▶ _EXERCISE DESCRIPTION_
Reproduce the listing below without any change.
####
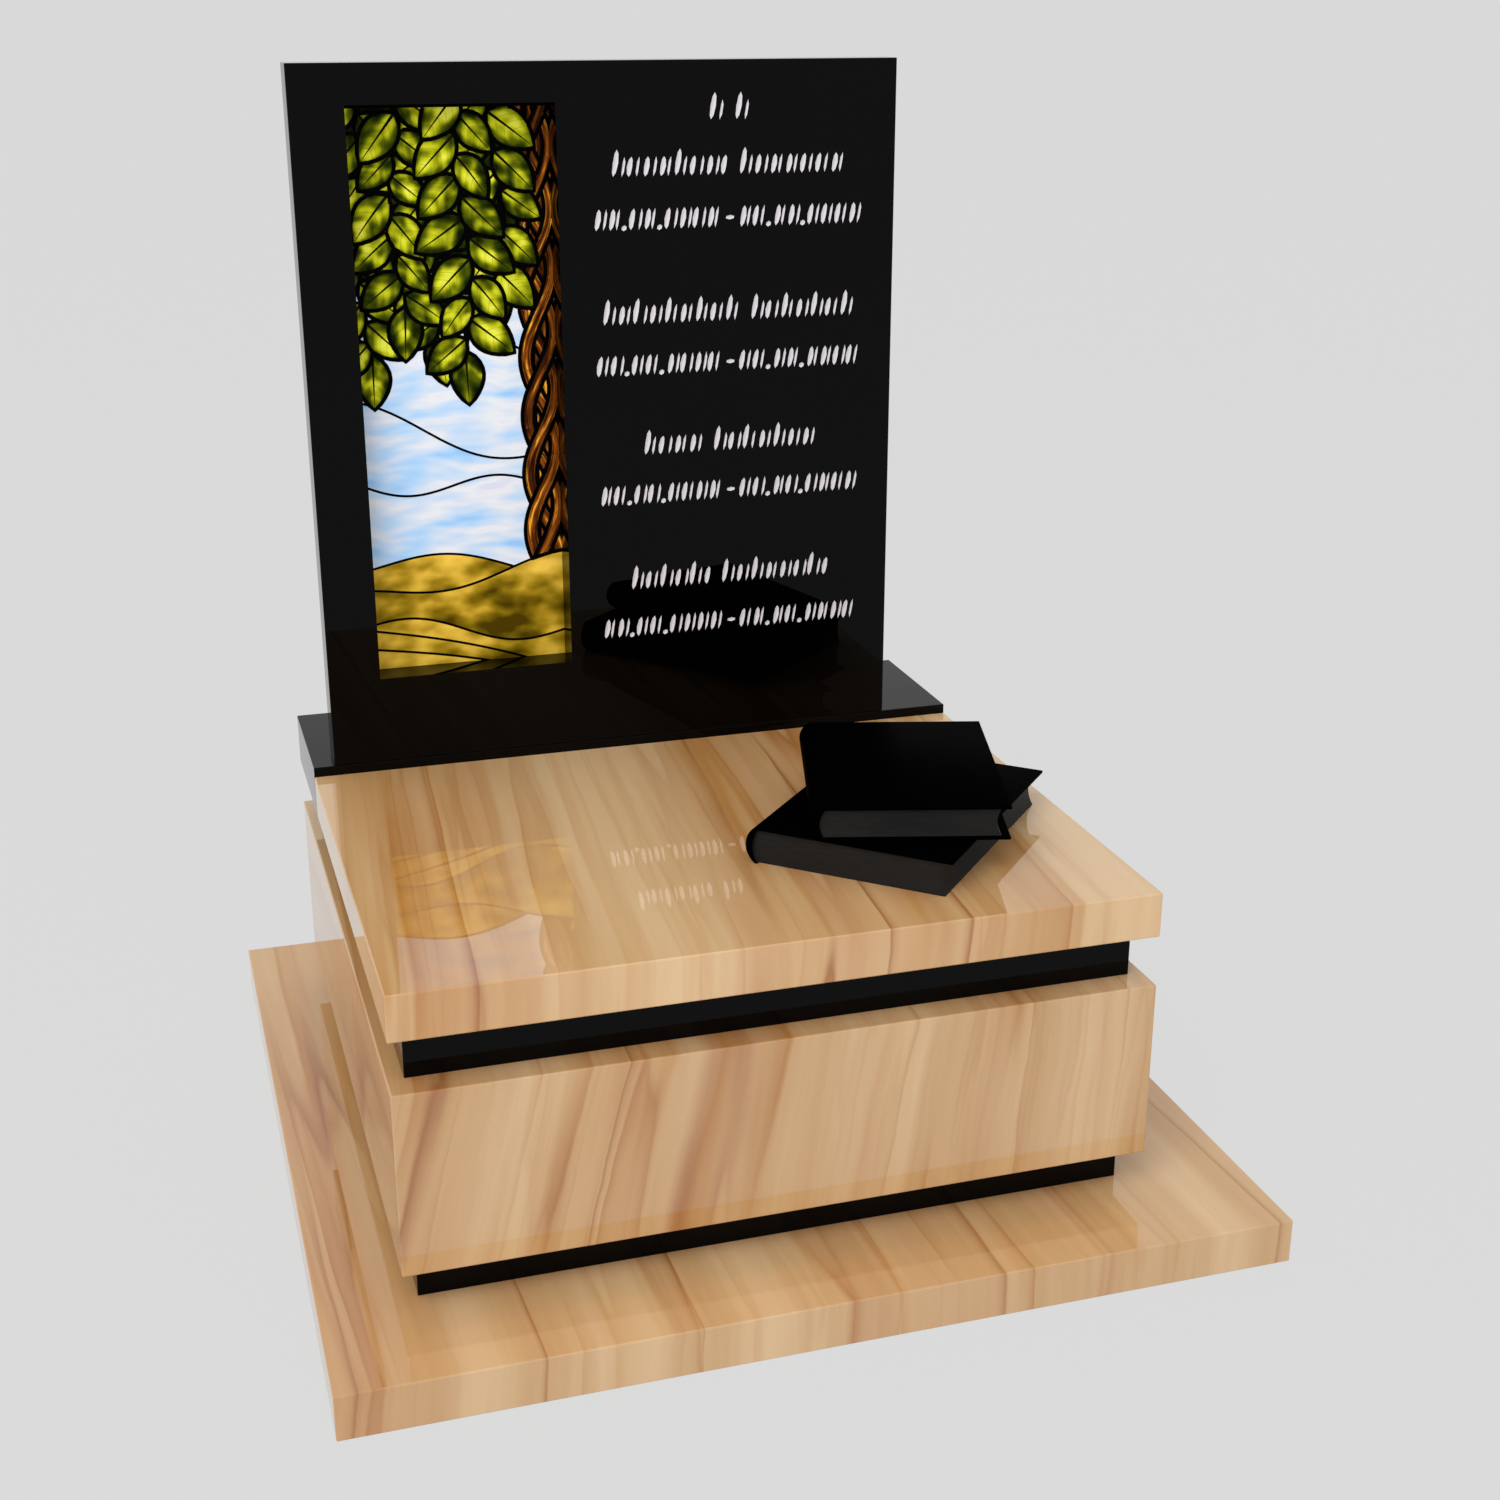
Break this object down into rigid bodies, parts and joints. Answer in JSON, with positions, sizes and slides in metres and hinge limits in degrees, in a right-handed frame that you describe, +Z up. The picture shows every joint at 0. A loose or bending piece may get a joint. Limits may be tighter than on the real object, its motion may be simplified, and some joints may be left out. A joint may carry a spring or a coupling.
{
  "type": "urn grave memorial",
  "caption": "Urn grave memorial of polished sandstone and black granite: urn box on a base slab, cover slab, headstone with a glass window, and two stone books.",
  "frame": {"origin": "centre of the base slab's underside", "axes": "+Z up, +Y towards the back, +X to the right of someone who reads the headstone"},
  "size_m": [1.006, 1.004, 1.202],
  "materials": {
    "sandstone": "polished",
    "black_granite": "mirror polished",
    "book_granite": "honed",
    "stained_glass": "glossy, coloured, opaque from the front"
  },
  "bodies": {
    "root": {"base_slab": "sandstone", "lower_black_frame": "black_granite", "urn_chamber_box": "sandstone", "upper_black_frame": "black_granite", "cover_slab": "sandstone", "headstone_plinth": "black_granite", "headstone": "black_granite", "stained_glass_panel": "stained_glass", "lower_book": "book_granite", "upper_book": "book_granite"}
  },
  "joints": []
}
####
▶ _THE OUTPUT_
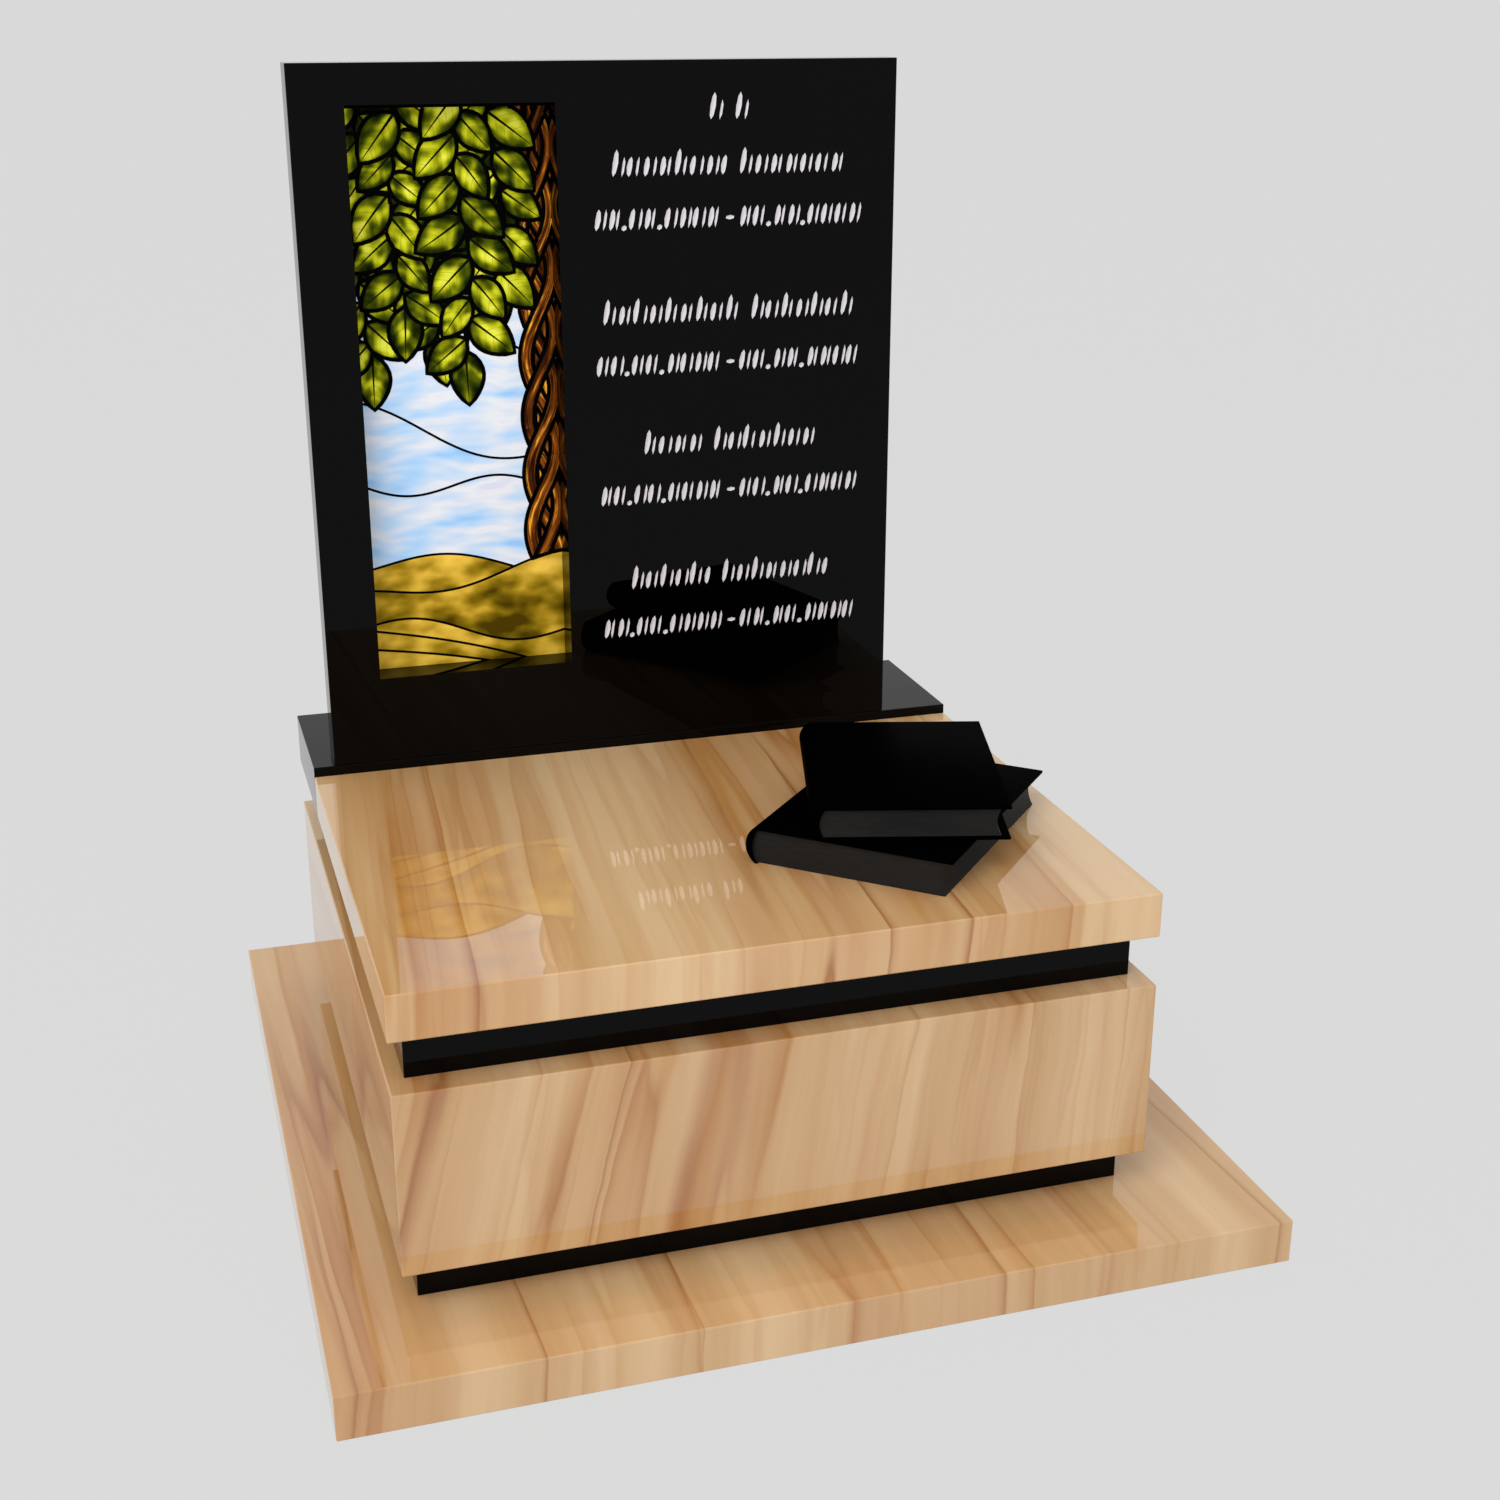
Break this object down into rigid bodies, parts and joints. Answer in JSON, with positions, sizes and slides in metres and hinge limits in degrees, in a right-handed frame that you describe, +Z up. The picture shows every joint at 0. A loose or bending piece may get a joint. Limits may be tighter than on the real object, its motion may be simplified, and some joints may be left out. A joint may carry a spring or a coupling.
{
  "type": "urn grave memorial",
  "caption": "Urn grave memorial of polished sandstone and black granite: urn box on a base slab, cover slab, headstone with a glass window, and two stone books.",
  "frame": {"origin": "centre of the base slab's underside", "axes": "+Z up, +Y towards the back, +X to the right of someone who reads the headstone"},
  "size_m": [1.006, 1.004, 1.202],
  "materials": {
    "sandstone": "polished",
    "black_granite": "mirror polished",
    "book_granite": "honed",
    "stained_glass": "glossy, coloured, opaque from the front"
  },
  "bodies": {
    "root": {"base_slab": "sandstone", "lower_black_frame": "black_granite", "urn_chamber_box": "sandstone", "upper_black_frame": "black_granite", "cover_slab": "sandstone", "headstone_plinth": "black_granite", "headstone": "black_granite", "stained_glass_panel": "stained_glass", "lower_book": "book_granite", "upper_book": "book_granite"}
  },
  "joints": []
}